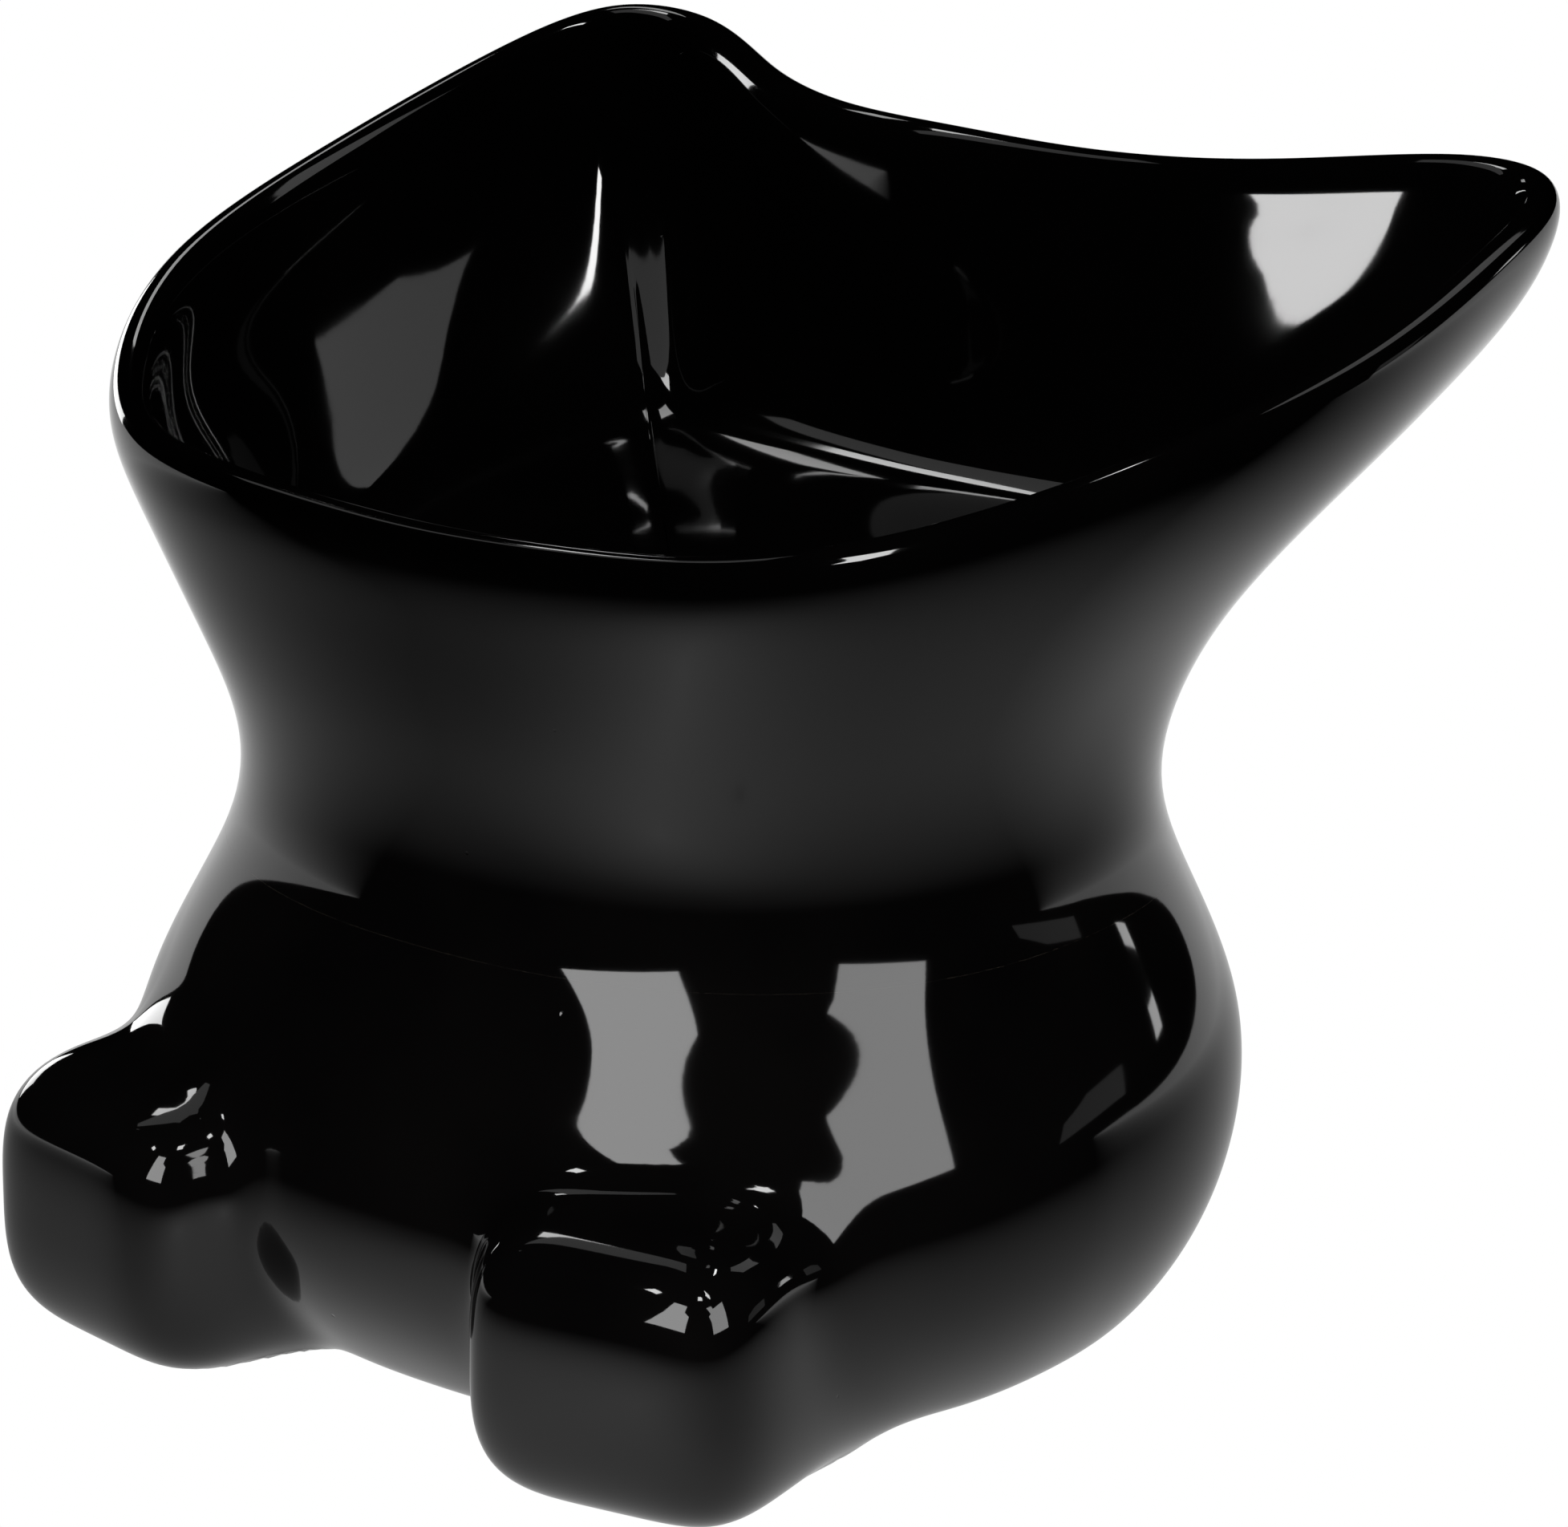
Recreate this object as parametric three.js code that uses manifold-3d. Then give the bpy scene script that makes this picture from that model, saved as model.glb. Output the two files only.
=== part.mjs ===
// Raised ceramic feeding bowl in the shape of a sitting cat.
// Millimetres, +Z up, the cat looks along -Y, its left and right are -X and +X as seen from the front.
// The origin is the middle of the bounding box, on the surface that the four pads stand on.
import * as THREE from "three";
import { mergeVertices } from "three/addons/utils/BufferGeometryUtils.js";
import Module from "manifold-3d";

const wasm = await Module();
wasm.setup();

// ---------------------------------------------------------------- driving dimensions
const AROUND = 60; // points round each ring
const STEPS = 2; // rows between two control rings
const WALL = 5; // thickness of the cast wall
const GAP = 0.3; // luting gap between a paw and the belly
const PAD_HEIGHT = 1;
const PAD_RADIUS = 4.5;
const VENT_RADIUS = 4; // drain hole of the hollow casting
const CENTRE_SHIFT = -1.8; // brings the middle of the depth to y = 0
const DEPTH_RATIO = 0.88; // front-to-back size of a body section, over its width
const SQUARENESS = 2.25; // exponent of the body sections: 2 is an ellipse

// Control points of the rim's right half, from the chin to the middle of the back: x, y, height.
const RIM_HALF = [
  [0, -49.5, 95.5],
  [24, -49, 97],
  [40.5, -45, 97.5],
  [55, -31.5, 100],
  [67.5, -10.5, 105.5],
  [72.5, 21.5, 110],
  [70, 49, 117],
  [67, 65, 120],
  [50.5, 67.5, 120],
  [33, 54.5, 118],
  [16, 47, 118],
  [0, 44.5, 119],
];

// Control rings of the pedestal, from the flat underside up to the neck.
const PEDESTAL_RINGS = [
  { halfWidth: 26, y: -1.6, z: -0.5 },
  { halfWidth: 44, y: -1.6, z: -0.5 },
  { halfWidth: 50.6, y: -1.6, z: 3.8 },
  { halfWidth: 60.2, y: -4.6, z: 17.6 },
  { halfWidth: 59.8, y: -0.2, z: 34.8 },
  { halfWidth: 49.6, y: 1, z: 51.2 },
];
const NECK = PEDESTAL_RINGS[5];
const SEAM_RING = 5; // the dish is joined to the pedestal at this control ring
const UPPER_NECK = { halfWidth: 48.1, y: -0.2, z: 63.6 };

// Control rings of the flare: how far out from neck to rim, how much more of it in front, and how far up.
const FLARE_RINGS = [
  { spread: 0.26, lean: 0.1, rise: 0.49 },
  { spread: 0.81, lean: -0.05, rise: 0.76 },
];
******
Reprint the data above from the opening line to the line holding "wasm.setup();", inclusive, and nothing else.

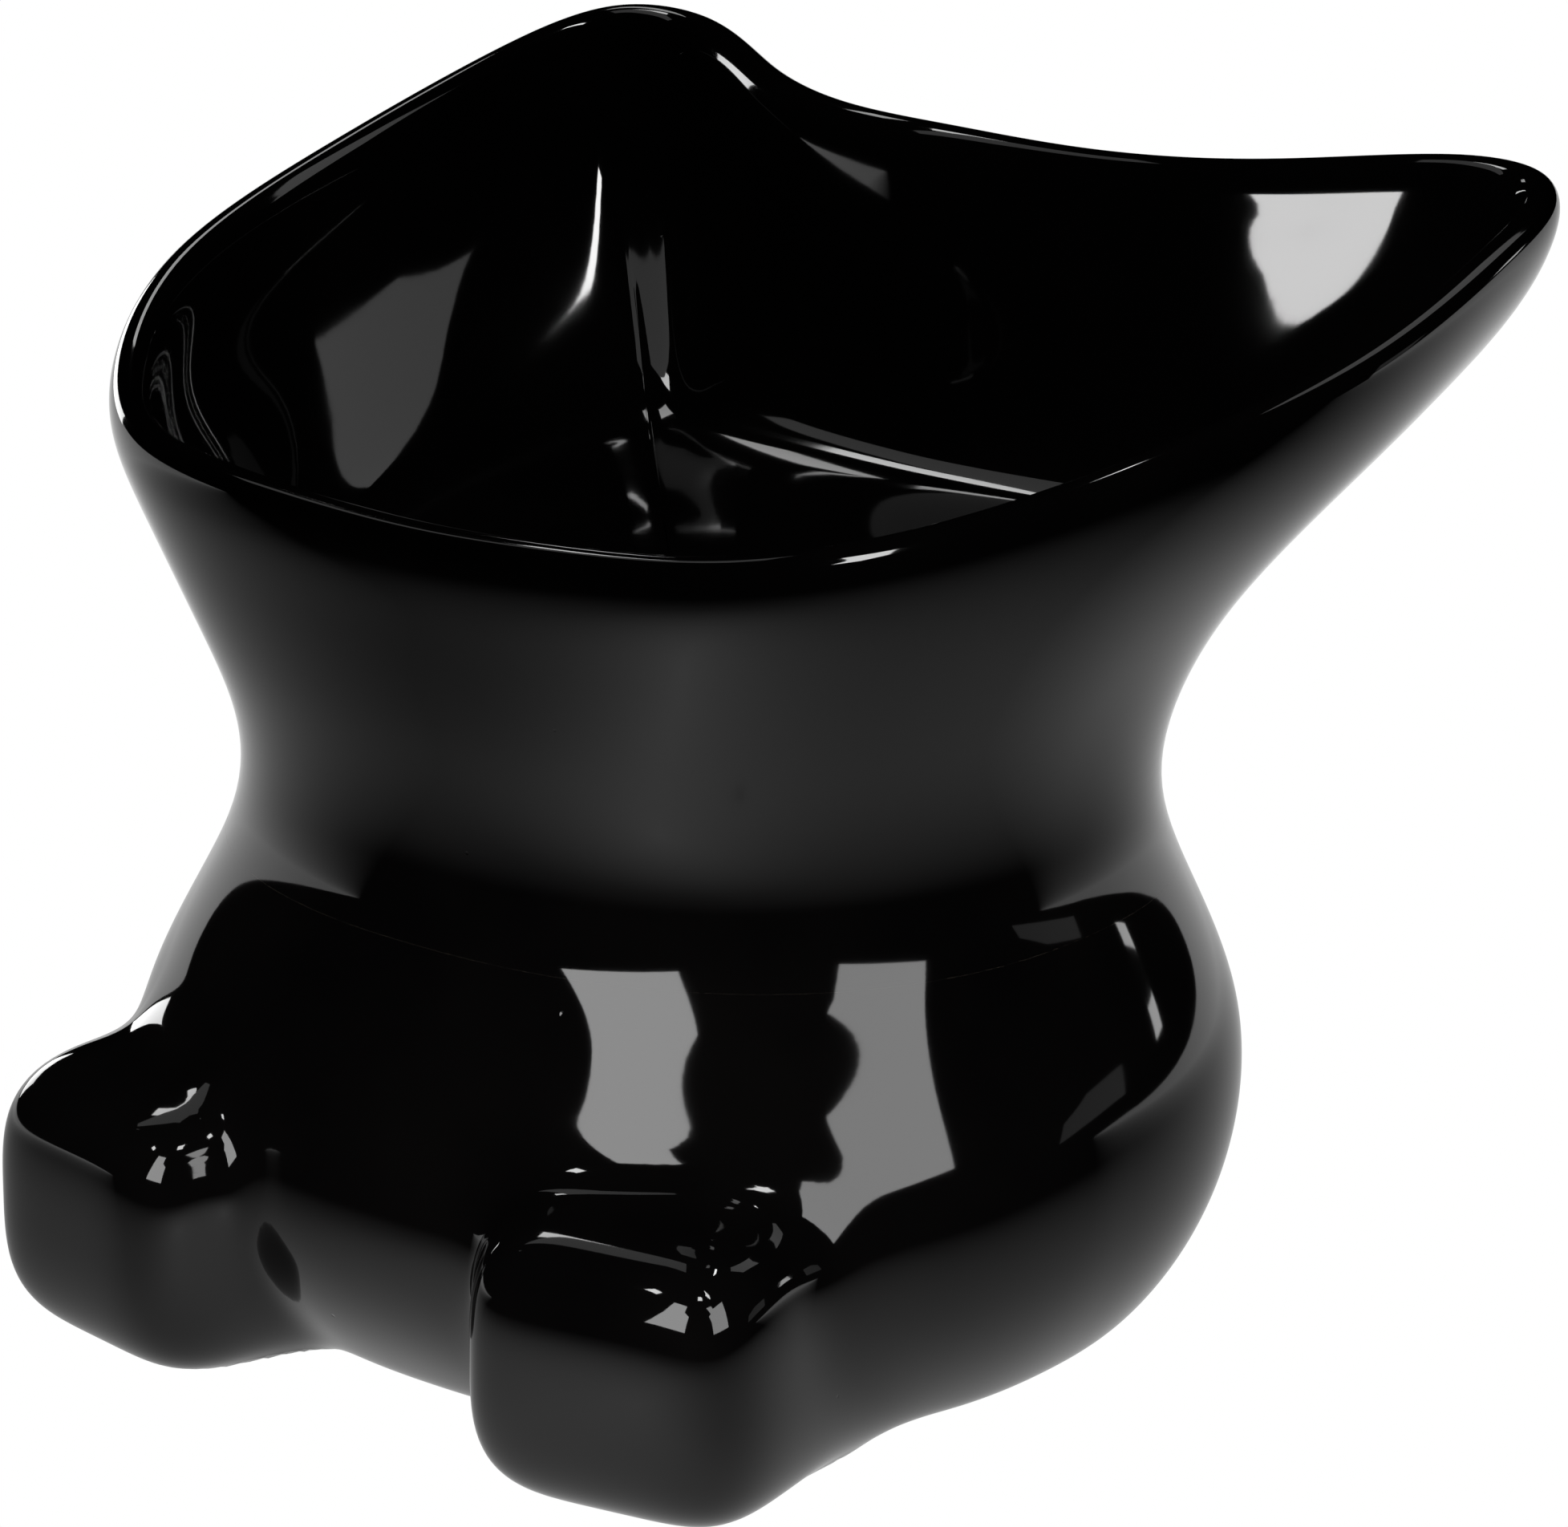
Recreate this object as parametric three.js code that uses manifold-3d. Then give the bpy scene script that makes this picture from that model, saved as model.glb. Output the two files only.
=== part.mjs ===
// Raised ceramic feeding bowl in the shape of a sitting cat.
// Millimetres, +Z up, the cat looks along -Y, its left and right are -X and +X as seen from the front.
// The origin is the middle of the bounding box, on the surface that the four pads stand on.
import * as THREE from "three";
import { mergeVertices } from "three/addons/utils/BufferGeometryUtils.js";
import Module from "manifold-3d";

const wasm = await Module();
wasm.setup();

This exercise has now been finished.